Pissolato tem o physique du rôle que seu personagem demanda e se sai muito bem nas cenas de luta e demais cenas de ação. Mesmo quando usa a máscara, o ator é capaz de manter uma postura imponente típica de protagonista de adaptação de HQ. No quesito dramático, o ator não acrescenta muito ao arquétipo do homem bruto traumatizado sem muitas expressões e, mais uma vez, as frases de efeito do roteiro ("o que você chama de assassinato eu chamo de justiça") não ajudam. Tainá Medina (A Casa de Cecília) interpreta Nina, uma jovem hacker que colabora com o Doutrinador após ser detida e reconhecer Miguel na delegacia. O ótimo registro de Medina tem mais densidade dramática e varia entre um cinismo cool e uma certa vulnerabilidade que humaniza a personagem e aproxima o espectador dos riscos de todas aquelas situações vividas por Miguel e ela. O policial Edu, vivido por Samuel de Assis, oferece um contraponto moral para Miguel. Entre os demais nomes do elenco, os destaques de atuação ficam para Moscovis (vivendo mais um personagem sórdido depois de Berenice Procura) e Natália Lage (que interpreta a ex-esposa de Miguel).

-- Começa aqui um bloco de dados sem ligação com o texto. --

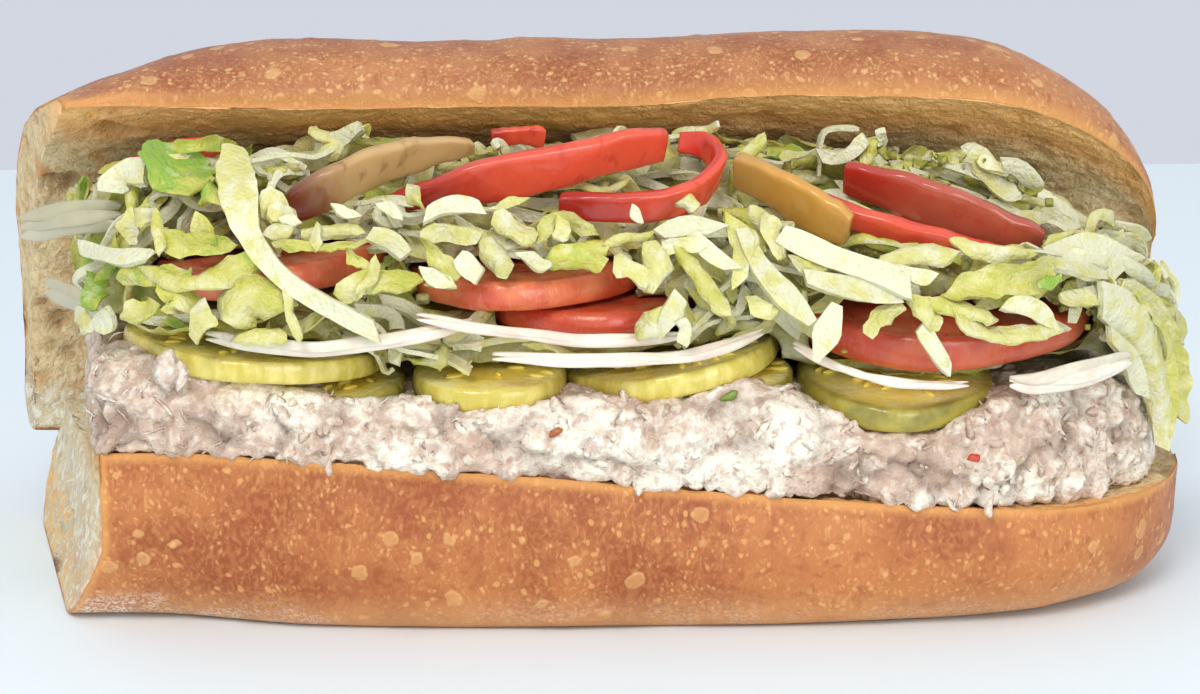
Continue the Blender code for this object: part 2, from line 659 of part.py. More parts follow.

Ao contrário do que acontece nas HQs originais, O Doutrinador evita usar o nome de políticos reais (embora evoque figuras como Sérgio Cabral e Aécio Neves) para que ao menos algum afastamento em relação à realidade seja possível. Contudo, não existe texto sem contexto. O fato do anti-herói do filme agir sem motivações político-ideológicas é quase um desafio à suspensão de descrença do espectador ciente de que vive em um país cada vez mais polarizado. Especialmente quando o filme chega ao circuito comercial de sala após o término da campanha eleitoral mais violenta da Nova República. Sendo assim, o esforço por apresentar uma presumida "ideologia neutra" não configura, por si só, um posicionamento ideológico? O discurso final de Nina dá a entender que ao menos Miguel está fazendo alguma coisa contra tudo isso que está aí. Fora das telas, uma figura como o anti-herói vivido por Pissolato, que mata primeiro e investiga depois, não seria exatamente alguém a quem exaltar.
Por fim, O Doutrinador tem um grande potencial enquanto entretenimento e mostra um alto grau de competência enquanto exercício de cinema de gênero. Talvez a discussão mais interessante seja pensar, evocando o desfecho de Batman - O Cavaleiro das Trevas, se este é o filme que merecemos ou precisamos.